** begin STORED RECORDS **

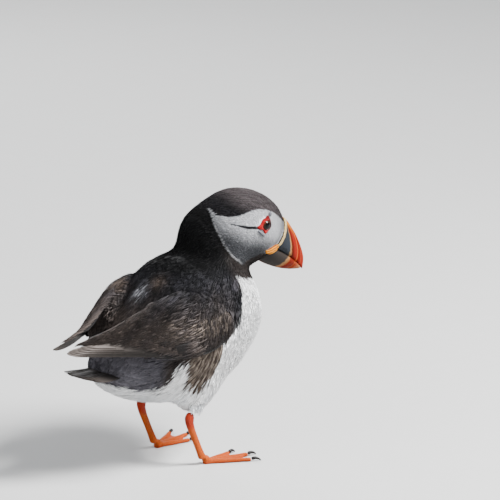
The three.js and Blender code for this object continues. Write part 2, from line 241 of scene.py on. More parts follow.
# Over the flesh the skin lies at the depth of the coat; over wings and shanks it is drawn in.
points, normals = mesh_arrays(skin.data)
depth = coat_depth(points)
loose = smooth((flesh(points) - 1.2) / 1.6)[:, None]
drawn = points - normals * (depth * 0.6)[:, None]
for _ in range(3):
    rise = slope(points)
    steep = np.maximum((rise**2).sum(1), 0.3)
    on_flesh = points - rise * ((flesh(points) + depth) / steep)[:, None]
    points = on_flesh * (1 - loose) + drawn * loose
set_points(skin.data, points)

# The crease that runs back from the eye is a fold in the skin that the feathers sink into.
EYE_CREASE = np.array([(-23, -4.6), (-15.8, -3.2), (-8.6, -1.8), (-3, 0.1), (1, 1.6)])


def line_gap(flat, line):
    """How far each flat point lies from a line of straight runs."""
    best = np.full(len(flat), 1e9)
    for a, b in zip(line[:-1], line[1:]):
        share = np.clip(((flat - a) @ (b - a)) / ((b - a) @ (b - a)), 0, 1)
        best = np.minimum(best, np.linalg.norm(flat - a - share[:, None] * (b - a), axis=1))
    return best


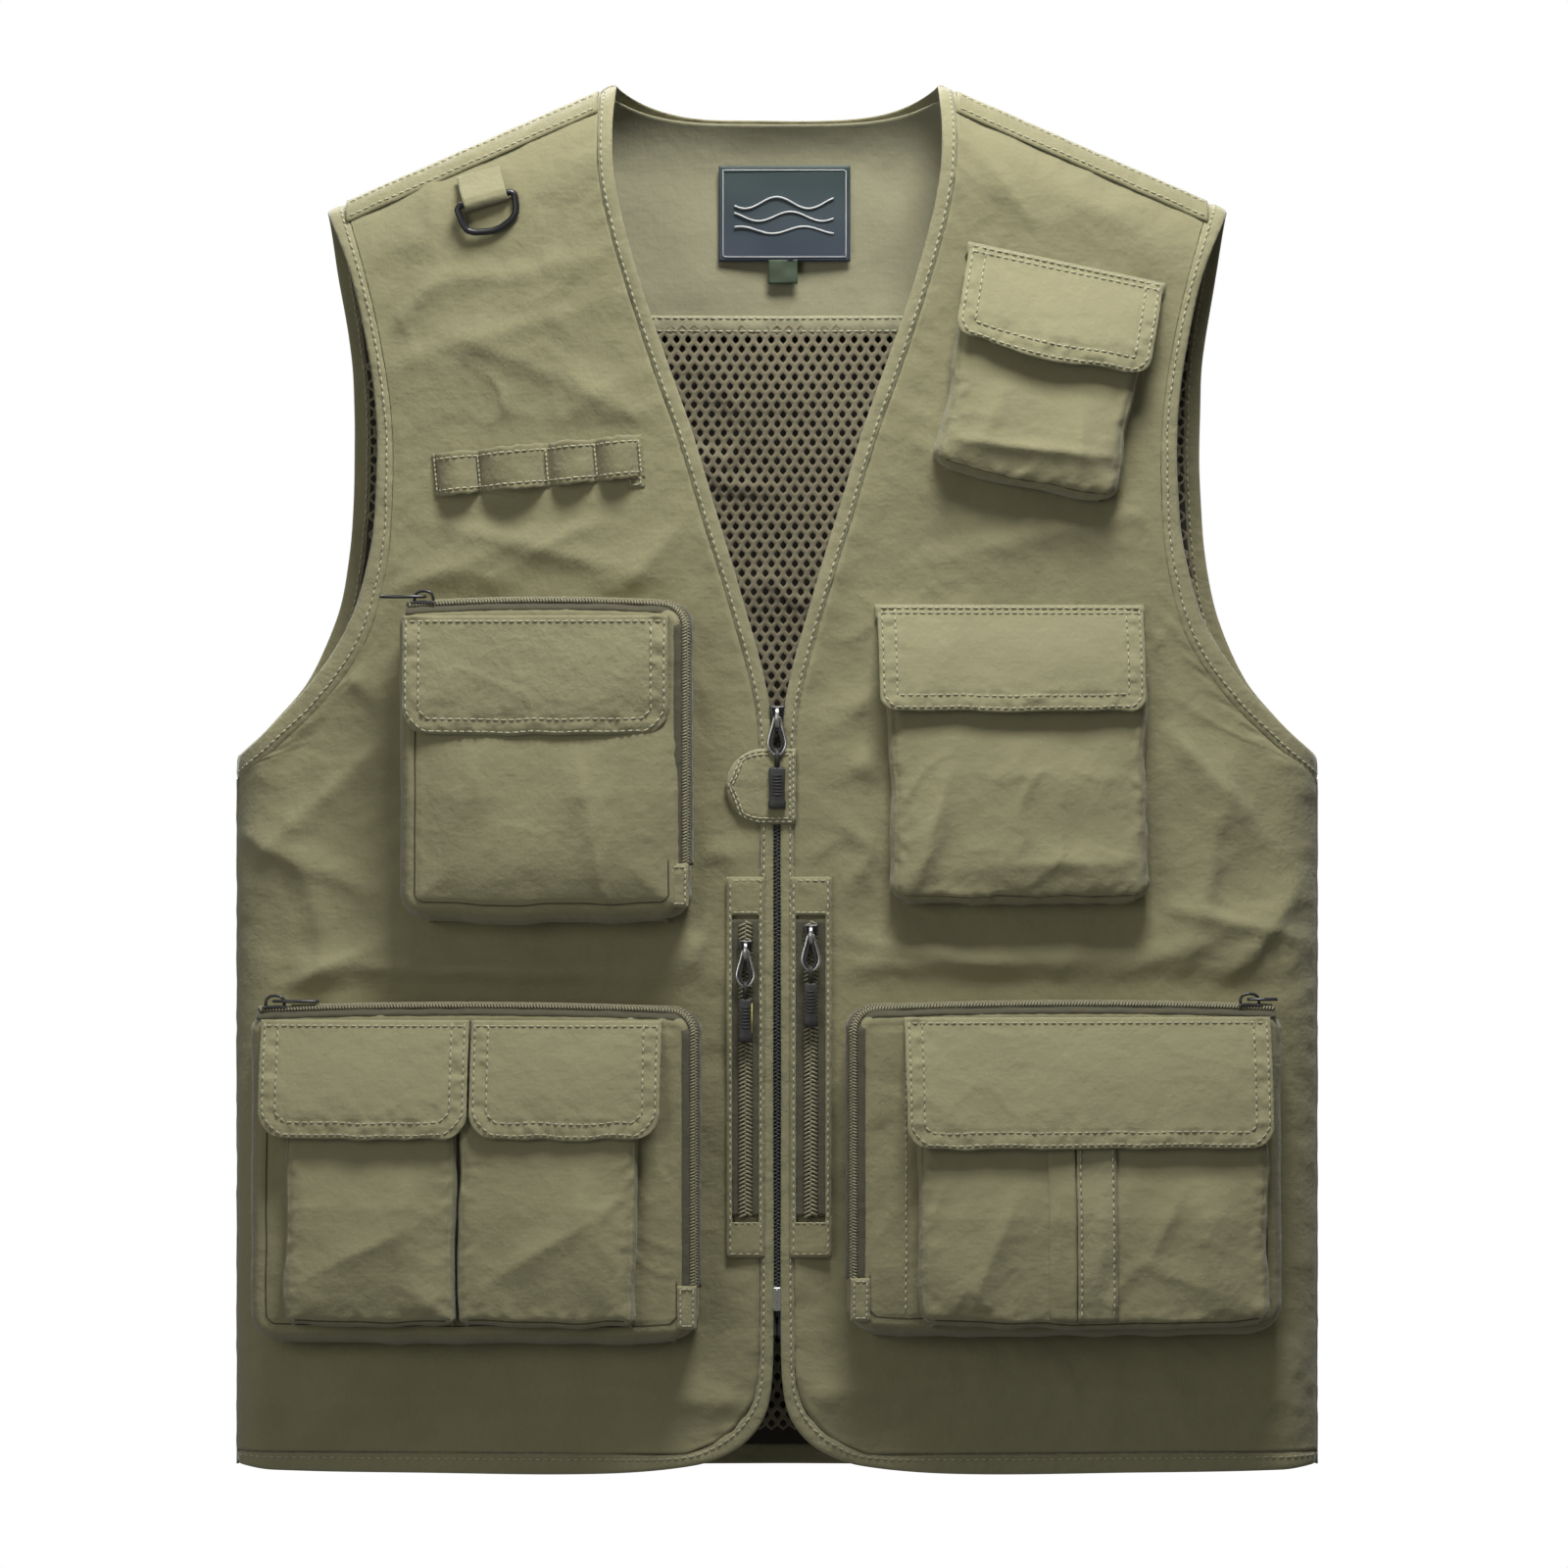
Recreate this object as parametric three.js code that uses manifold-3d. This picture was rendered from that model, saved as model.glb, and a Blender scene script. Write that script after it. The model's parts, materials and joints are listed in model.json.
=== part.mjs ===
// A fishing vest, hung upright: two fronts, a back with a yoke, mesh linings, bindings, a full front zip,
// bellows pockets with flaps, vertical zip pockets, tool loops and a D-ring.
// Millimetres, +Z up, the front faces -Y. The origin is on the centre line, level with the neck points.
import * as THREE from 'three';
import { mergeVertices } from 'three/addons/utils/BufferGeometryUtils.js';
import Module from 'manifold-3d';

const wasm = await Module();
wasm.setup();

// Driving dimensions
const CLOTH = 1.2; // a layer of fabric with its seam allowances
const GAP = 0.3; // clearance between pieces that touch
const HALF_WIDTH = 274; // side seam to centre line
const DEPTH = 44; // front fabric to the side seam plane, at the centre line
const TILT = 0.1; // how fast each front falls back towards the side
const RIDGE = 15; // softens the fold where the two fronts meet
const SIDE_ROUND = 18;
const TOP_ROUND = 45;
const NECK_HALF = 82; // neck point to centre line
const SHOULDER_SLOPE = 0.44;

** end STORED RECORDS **
** begin STORED RECORDS **

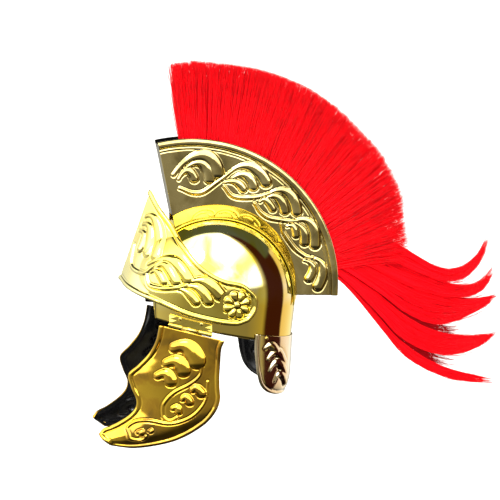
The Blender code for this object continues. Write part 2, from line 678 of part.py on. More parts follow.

** end STORED RECORDS **

■ SHORT TASK ■
Begin at the line that has "Recreate this object"; stop after the line that has "wasm.setup();". Copy every line in that span exactly.

■ TASK RESULT ■
Recreate this object as parametric three.js code that uses manifold-3d. This picture was rendered from that model, saved as model.glb, and a Blender scene script. Write that script after it. The model's parts, materials and joints are listed in model.json.
=== part.mjs ===
// A fishing vest, hung upright: two fronts, a back with a yoke, mesh linings, bindings, a full front zip,
// bellows pockets with flaps, vertical zip pockets, tool loops and a D-ring.
// Millimetres, +Z up, the front faces -Y. The origin is on the centre line, level with the neck points.
import * as THREE from 'three';
import { mergeVertices } from 'three/addons/utils/BufferGeometryUtils.js';
import Module from 'manifold-3d';

const wasm = await Module();
wasm.setup();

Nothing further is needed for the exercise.